What is the database migration process in SAP?
Database migration in SAP moves data from one database system to another — such as Oracle or IBM DB2 to SAP HANA — without altering the core data structure. It is mandatory when transitioning from SAP ECC on a third-party database to S/4HANA. SAP's Software Update Manager (SUM) with the Database Migration Option (DMO) executes both steps in a single combined run.
What is the difference between SAP data migration and data conversion?
Data migration refers to moving data from one system or location to another. Data conversion — the "T" in ETL — refers to transforming data formats or structures so they are compatible with the target SAP data model. Conversion is a sub-step within the broader migration process, not a standalone activity, though the two terms are frequently (and incorrectly) used interchangeably.
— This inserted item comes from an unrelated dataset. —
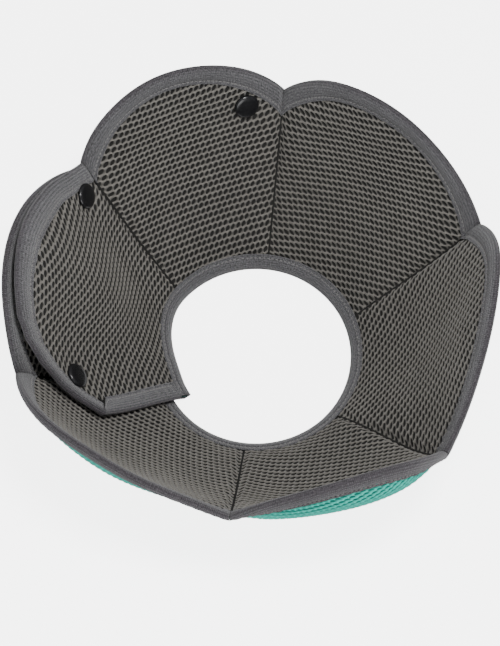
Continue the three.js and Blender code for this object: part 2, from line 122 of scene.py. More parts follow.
# The six seams: azimuth in degrees, flare as a share of SEAM_FLARE, and the lean at the notch
SEAMS = (
    (139.6, 0.93, 38),
    (83.1, 1.03, 38),
    (20.8, 1.0, 34),
    (-40.9, 1.01, 14),
    (-96.3, 0.885, 26),
    (-162.4, 1.04, 36),
)

# The petal after each seam: lean in which its tip rises and in which its rim ends, and its tip's skew
ARCS = ((24, 12, -0.04), (17, 10, -0.03), (20, 22, -0.07), (17, -22, -0.04), (34, 2, 0.09), (22, 10, -0.03))

# The strip's petals: name, stretch of the strip, and whether its start or its end is free
PETALS = (
    ("lap", LAP_END, 0, True, False),
    ("top_left", 0, 1, False, False),
    ("top_right", 1, 2, False, False),
    ("right", 2, 3, False, False),
    ("lower_right", 3, 4, False, False),
    ("lower_left", 4, 5, False, False),
    ("under", 5, UNDER_END, False, True),
)

# Rim of the lap, from its seam to its free end: place, and slant as a share of SEAM_SLANT
LAP_RIM = (
    (0, 1.0), (0.12, 1.1), (0.25, 1.2), (0.5, 1.32),
    (0.75, 1.3), (0.95, 1.13), (1.1, 0.92), (1.24, 0.72),
)

# Snaps: place along the strip, slant as a share of SEAM_SLANT, the petal of the cap and of the back plate
SNAPS = (
    (0.832, 0.975, "top_left", "top_left"),
    (-0.1, 0.93, "lap", "under"),
    (-1.03, 0.81, "lap", "lower_left"),
)

UP = np.array([0.0, 0.0, 1.0])
RING = len(SEAMS)
HALF_EDGE_WALL = LAYER_GAP / 2 + EDGE_THICK
HALF_FULL_WALL = LAYER_GAP / 2 + PANEL_THICK
TAPE_INSIDE = HALF_EDGE_WALL + PIECE_GAP
TAPE_OUTSIDE = TAPE_INSIDE + TAPE_THICK
HEM_SIN = math.sin(math.radians(HEM_LEAN))
HEM_COS = math.cos(math.radians(HEM_LEAN))
HEM_HEIGHT = TAPE_INSIDE * HEM_SIN + TAPE_THICK
OVERLAP_STEP = 2 * HALF_FULL_WALL + OVERLAP_GAP
FLAT_RADIUS = NECK_RADIUS / HEM_SIN  # of the hem, when the cone is unrolled flat


# Camera

CAMERA_TILT = math.radians(24)  # of the view from straight down
CAMERA_DISTANCE = 1.5
CAMERA_LENS = 119.5
TARGET_HEIGHT = 0.097
IMAGE_HEIGHT = 646
TARGET_RIGHT = 6 / IMAGE_HEIGHT  # place of the target in the frame, off its middle
TARGET_UP = 21 / IMAGE_HEIGHT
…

What are the most important SAP data migration best practices?
The top practices are:
- Thorough pre-migration planning and scope definition
- Early and continuous data quality cleansing
- Multiple test migration rehearsals before cutover
- Cross-functional stakeholder involvement
- Role-based access controls enforced throughout the project
- Post-go-live monitoring to catch late-surfacing anomalies
Skipping any of these raises the risk of data loss, compliance exposure, and costly rework.
Which tool is best for SAP S/4HANA data migration?
The SAP S/4HANA Migration Cockpit is the recommended starting point for S/4HANA transitions due to its predefined migration objects and automated mapping capabilities. For more complex transformation or data quality requirements, SAP BODS or LSMW may be required alongside it. Tool selection should align with data complexity, security requirements, and whether the source system is SAP or non-SAP.
What happens if SAP data migration fails?
Failure can trigger data loss, operational disruptions, inaccurate reporting, and compliance exposure under GDPR or SOX — with significant financial and reputational remediation costs. A documented contingency plan and a backup strategy validated before go-live are the non-negotiable safeguards.